Background Coming from a prominent family, with blood links to former Aceh sultans, from village of Tiro (Pidie Regency), di Tiro studied in Yogyakarta before proceeding to pursue further studies in United States, where he did part-time work for Indonesian Mission to the United Nations. While a student in New York in 1953, he declared himself the "foreign minister" of the rebellious Darul Islam movement, which in Aceh was led by Daud Bereueh. Due to this action, he was immediately stripped of his Indonesian citizenship, causing him to be imprisoned for a few months on Ellis Island as illegal alien. The Darul Islam rebellion in Aceh itself ended in a peace deal in 1962. Under the peace deal Aceh was granted autonomy.
Creating GAM
Di Tiro re-appeared in Aceh in 1974, where he applied for a pipeline contract in the new Mobil Oil gas plant to be built in Lhokseumawe area. He was outbid by Bechtel, in a tender process in which di Tiro thought the central government had too much control. As result of this loss, and the death of his brother due to what he considered to be deliberate neglect by a doctor of Javanese ethnicity, the enraged di Tiro began organising an separatist movement using his old Darul Islam contacts.

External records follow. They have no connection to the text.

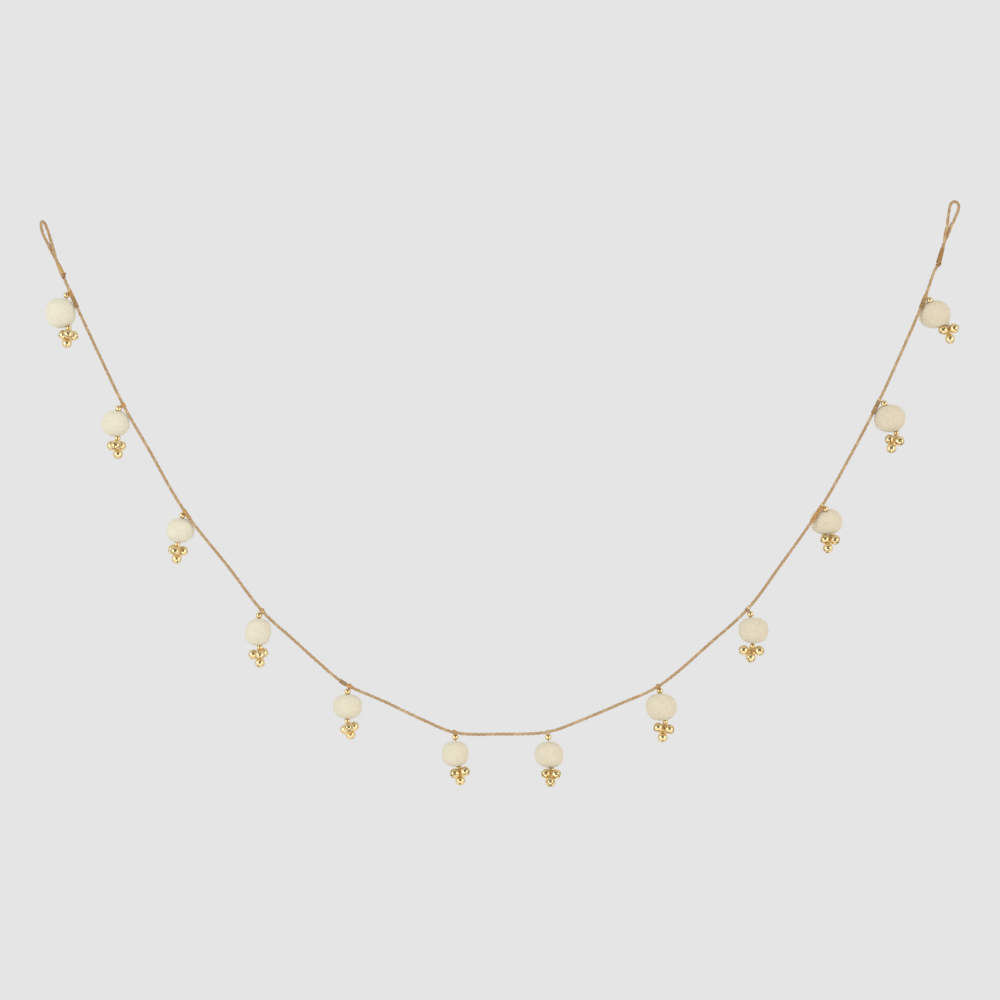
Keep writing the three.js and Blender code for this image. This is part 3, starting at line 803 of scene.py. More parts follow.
@dataclass(frozen=True)
class FeltFinish:
    """Matte wool felt: fine curled fibres over soft patches of cream, with painted light along the garland:
    lighter and cooler at the left end, darker and warmer at the right.
    """

    base: Colour = (0.638, 0.581, 0.437, 1.0)
    light: Colour = (0.68, 0.628, 0.489, 1.0)
    dark: Colour = (0.586, 0.515, 0.362, 1.0)
    fibre: Colour = (0.709, 0.66, 0.527, 1.0)
    # Painted light: the loose fibres get a colour paler than the felt, standing in for light through the
    # thin fibres and lifting their shade.
    loose: Colour = (0.83, 0.775, 0.62, 1.0)
    # Painted light: the two tints below are multiplied into the felt colour, lighter and cooler at the left
    # end, darker and warmer at the right, as the softboxes light the row.
    left_painted_light_tint: Colour = (1.01, 1.045, 1.06, 1.0)
    right_painted_shade_tint: Colour = (0.92, 0.885, 0.86, 1.0)
    fibre_share: float = 0.3
    nap_share: float = 1.4

    def make(self, effects: SharedEffects) -> bpy.types.Material:
        """Makes the material.

        Args:
            effects: The shared node groups.

        Returns:
            The material.
        """
        material, tree, shader = new_material("wool_felt")
        place = object_place(tree)
        patches = group_node(tree, effects.patches, {
            "Vector": place, "Scale": 160.0, "Amount": 0.55, "Base": self.base, "Light": self.light,
            "Dark": self.dark})
        fibres = group_node(tree, effects.fibres, {"Vector": place, "Scale": 900.0, "Curl": 1.6}).outputs
        share = maths(tree, "MULTIPLY", fibres["Mask"], self.fibre_share)
        wool = mixed(tree, share, patches.outputs[0], self.fibre)
        # Painted light: a tint that runs along X from lighter and cooler at the left end to darker and
        # warmer at the right end, multiplied into the felt colour.
        across = wire(tree, "ShaderNodeSeparateXYZ", {0: place}).outputs[0]
        tint = mixed(tree, ranged(tree, across, 0.0, RIGHT_END.top[0]), self.left_painted_light_tint, self.right_painted_shade_tint)
        nap = noise_of(tree, place, 420.0, 5.0)
        height = maths(tree, "MULTIPLY_ADD", nap, self.nap_share, fibres["Height"])
        feed(tree, shader, {
            "Base Color": multiplied(tree, wool, tint), "Normal": bumped(tree, 0.1, 0.00020, height),
            "Roughness": 1.0, "Specular IOR Level": 0.1, "Sheen Weight": 0.22, "Sheen Roughness": 0.6})
        return material

    def make_loose(self) -> bpy.types.Material:
        """Makes the material of the thin loose fibres, with painted light: a colour paler than the felt
        stands in for light through the thin fibres and lifts their shade.

        Returns:
            The material.
        """
        material, tree, shader = new_material("loose_wool")
        feed(tree, shader, {"Base Color": self.loose, "Roughness": 1.0, "Specular IOR Level": 0.1})
        return material


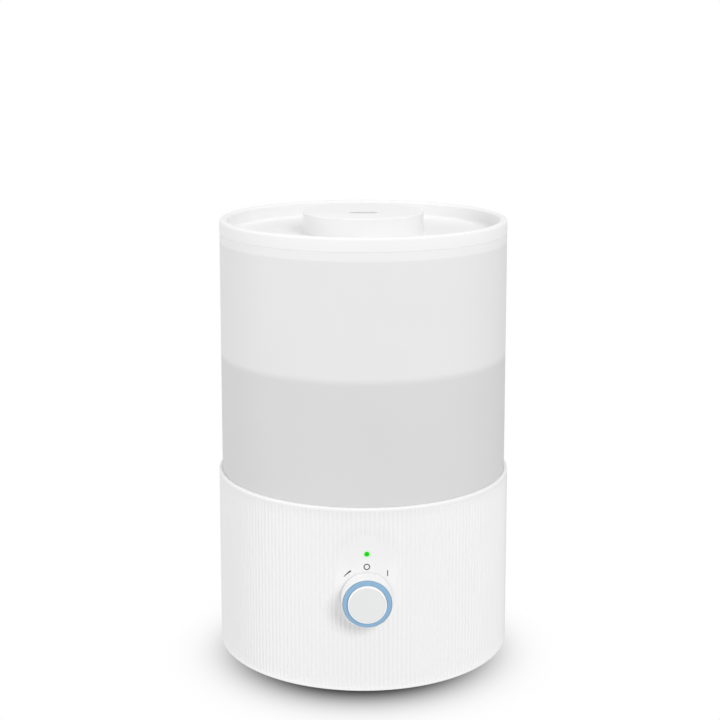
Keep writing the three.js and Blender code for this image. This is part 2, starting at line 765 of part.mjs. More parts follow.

He declared his organisation as the Free Aceh Movement ("Gerakan Aceh Merdeka") on December 4, 1976. Amongst its goals was the total independence of Aceh from Indonesia. Di Tiro chose independence as one of GAM's goals instead of autonomy due to his focus on Acehnese ethnic-chauvinism and Javanese-baiting, as opposed to the former Darul Islam rebellion who seek to overthrow the secular Pancasila ideology of Indonesia and create a pan-Indonesian Islamic state based on sharia. In his "Declaration of Independence", he questioned Indonesia's right to exist as it was a multi-cultural nation consisting of multitudes of ethnicities with little in common except a common history of Dutch colonialism. As such, the Acehnese ethnic-group, who according to him was superior due to their particularly strong resistance to Dutch colonialism, should be separate from the "fraudulent" state of Indonesia and revert to its independence status as prior to the Dutch invasion of 1873.
Due to this new focus on ethnic-chauvinism, GAM's major activities mostly consisted of attacking non-Acehnese in an effort to cleanse Aceh from other ethnic groups, particularly the Javanese people.
Exile In 1977, after leading a GAM attack in which one American engineer was killed and another American and South Korean engineer injured, Hasan Tiro was hunted by Indonesian military. He was shot in the leg in a military ambush, and fled to Malaysia.
Since 1980 he has lived in Stockholm, Sweden, and has Swedish citizenship. After the tsunami of 2004 the GAM and the Indonesian government agreed to a peace treaty in which more autonomy for Aceh was accepted by di Tiro and his followers. In October 2008, after 30 years of exile, di Tiro returned to the Indonesian province of Aceh.
During the course of the conflict, the Indonesian government mistakenly declared that Hasan had died three times.
Return to Aceh When he returned to Aceh after 30 years of exile at 83 he was too frail even to deliver his own speech at his welcome rally. As such it is doubtful he will play a part in Aceh ongoing political process.